▶ [INSTRUCTIONS TO FOLLOW]: Below are the entries; count the lines in them that contain the word "scene" and give only the number.

▶ [WORKING DATA]:
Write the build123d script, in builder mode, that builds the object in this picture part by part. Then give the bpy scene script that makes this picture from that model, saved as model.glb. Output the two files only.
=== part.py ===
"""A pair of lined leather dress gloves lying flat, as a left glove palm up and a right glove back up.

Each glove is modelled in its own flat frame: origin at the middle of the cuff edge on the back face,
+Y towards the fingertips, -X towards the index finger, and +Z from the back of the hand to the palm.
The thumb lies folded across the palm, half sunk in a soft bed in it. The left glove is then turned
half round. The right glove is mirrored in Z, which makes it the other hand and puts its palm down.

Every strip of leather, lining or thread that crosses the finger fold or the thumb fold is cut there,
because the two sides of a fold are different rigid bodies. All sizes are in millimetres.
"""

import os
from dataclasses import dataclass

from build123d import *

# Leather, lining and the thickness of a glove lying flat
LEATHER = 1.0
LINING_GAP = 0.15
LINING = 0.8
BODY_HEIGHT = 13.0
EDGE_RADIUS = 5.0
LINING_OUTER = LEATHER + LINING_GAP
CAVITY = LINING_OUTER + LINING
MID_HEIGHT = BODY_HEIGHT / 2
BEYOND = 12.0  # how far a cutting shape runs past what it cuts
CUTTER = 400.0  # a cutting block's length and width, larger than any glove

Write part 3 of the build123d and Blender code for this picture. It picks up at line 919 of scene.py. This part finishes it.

▶ [RESULT BELOW]: 2